Where European legislation has at times proved cautious or even hostile to research that investigates GM crops, AI development, and automation- I hope Britain can build a renewed system that understands risk and innovation. While the British Business Bank’s commitment of up to £200 million of additional investment in UK venture capital and growth finance in 2019-20 will tie over businesses in the short term, we will shortly be opening a review of longer term options to finance infrastructure and new technologies as we leave the EIB and EIF. Once again, I believe there are opportunities to deliver a comparable offer, faster and more tailored to the needs of the UK market.

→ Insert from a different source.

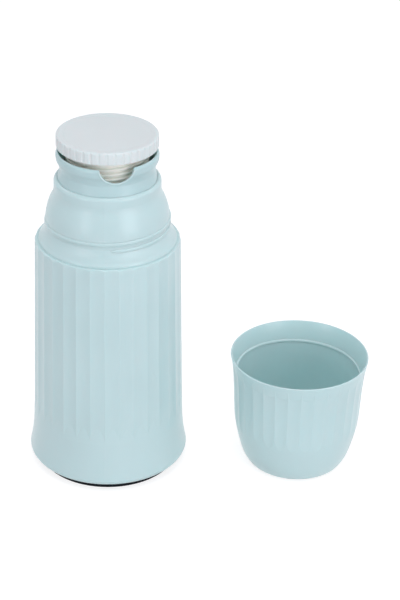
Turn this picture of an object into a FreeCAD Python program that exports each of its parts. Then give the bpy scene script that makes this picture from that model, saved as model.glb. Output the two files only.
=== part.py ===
import FreeCAD
import Part
import math
import os

# Glass-lined vacuum flask with a screw stopper, and its drinking cup standing beside it.
# Millimetres. The flask's axis is Z, its foot stands on z = 0 and the pouring notch
# faces -Y. Outlines are drawn as (radius, height) and turned round an axis.

# ---- driving dimensions -------------------------------------------------------------

# Fluted casing
FLUTES = 32
RIDGE_TURN = 0.7            # degrees from -Y towards +X of one ridge
CASING_R_LOW = 49.5         # radius over the ridges at COLUMN_FOOT
CASING_R_HIGH = 46.3        # radius over the ridges at the ledge
COLUMN_FOOT = 16.0
LEDGE = 161.0               # top of the flutes, where the closed cup's rim lands
FLUTE_DEPTH = 0.62
SHELL_FOOT = 5.2            # lower edge of the casing
BASE_BORE_R = 46.6          # bore that the base cap screws into
BASE_STOP = 19.0            # top of that bore
BAND_R = 33.7               # neck band at the top of the casing
BAND_TOP = 203.3
BAND_BORE_R = 31.3
LEDGE_CORNER_R = 43.9       # where the shoulder rises from the ledge
DOME_FOOT_R = 39.2          # wall that the cup's thread stands on
DOME_FOOT = 171.2
DOME_FOOT_TOP = 177.0

# Pouring collar
COLLAR_TOP = 221.3
COLLAR_BORE_R = 26.6        # over the roots of the female thread
CHANNEL_FOOT = 206.0        # the bore widens above it into a drip channel
WALL = 1.9                  # of the collar beside the channel
LIP_R = 32.2
WAIST_R = 29.9
SPIGOT_R = 31.2
COLLAR_FOOT = 191.4
FLANGE_T = 2.4
FLANGE_R = 24.0             # hole that the stopper's nose passes
NOTCH_TURN = 14.2           # degrees from -Y towards +X
NOTCH_R = 11.0
NOTCH_CENTRE = 223.2
SPOUT_AXIS = 14.0           # distance of the spout's own upright axis from the flask's
SPOUT_SIDE = [(16.5, 203.0), (16.8, 208.0), (17.5, 212.0), (19.1, 215.4), (19.4, 218.4)]

# Double-walled glass liner
GLASS_T = 1.5
OUTER_GLASS_R = 41.5
INNER_GLASS_R = 36.0
GLASS_FLOOR = 15.0
GLASS_BELLY = 35.0          # top of the rounded bottom
CORNER_R = 14.0             # of the outer bottle, where its wall turns into its bottom
OUTER_NECK_R = 22.4
INNER_NECK_R = 19.9
LIP_FOOT = 186.5
GLASS_TOP = 189.0
PAD_R = 5.0
PAD_HEIGHT = 62.0
PADS = 3
TIP_R = 3.2
TIP_END = 7.5

# Base
FOOT_R = 45.9
FLOOR_TOP = 3.0
CAP_SPIGOT_R = 46.4
CAP_WALL = 2.4
GRIPS = 3
GRIP_DEPTH = 1.6

# Stopper
STOPPER_R = 31.9
STOPPER_TOP = 232.7
SKIRT_FOOT = 224.9
SKIRT_INNER_R = 29.0
CROWN_T = 2.4
RIBS = 40
RIB_TURN = 2.62             # degrees from -Y towards +X of one groove
GROOVE_R = 1.5
GROOVE_DEPTH = 0.5
PLUG_R = 24.6               # core of the male thread
PLUG_BORE_R = 22.4
PLUG_SHOULDER = 194.0
NOSE_R = 17.3
NOSE_END = 182.0
SEAL_R = 23.4
SEAL_BORE_R = 19.6

# Cup
CUP_X = 125.5
CUP_Y = -2.0
CUP_RIM = 79.4
CUP_RIM_R = 45.1
CUP_BASE_R = 27.2
CUP_FLUTE_TOP = 75.0
CUP_FLUTE_DEPTH = 0.55
CUP_RIDGE_TURN = 0.1        # degrees from -Y towards +X of one ridge
CUP_SIDE = [(32.2, 2.4), (34.8, 6.8), (37.7, 15.6), (40.75, 30.0), (41.9, 45.0),
            (42.65, 60.0), (44.4, 75.0)]
CUP_INSIDE = [(30.0, 4.6), (33.0, 8.8), (35.9, 16.8), (39.0, 31.0), (40.1, 46.0), (40.4, 64.8)]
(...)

And a new immigration system that will not discriminate against talent from all over the world will bring new ideas to growth industries.
Your industry requires access to highly skilled, highly motivated people from Europe and for beyond. We want our country to be open to the best and the brightest from all over the world.
My colleague the Health Minister Matt Hancock is passionate about the benefit this new technology could bring to the NHS.
He wants us to think of the world’s biggest health institution not as a barrier to innovation.
But as a leader in it.
The £20 billion we committed at the last budget to the NHS can be mobilised to reward the uptake of technology and innovation by those that need it most.
In the NHS, we have one of the greatest databases for research,
one of the strongest fields for life sciences innovation,
and one of the most obvious beneficiaries of improved technology.
The faster we can integrate biotech businesses with this service,
the greater the benefits of new technology will be felt by all.
Let me conclude on that point while we discuss new companies, technology, and investment…
…the greatest beneficiaries of all of this change will be the public.
Like almost no other, your industry is special because its benefits so clearly feed back to the communities it arises in.
Your innovations literally save lives.
And I know, that with the right incentives, Britain has a lot to gain.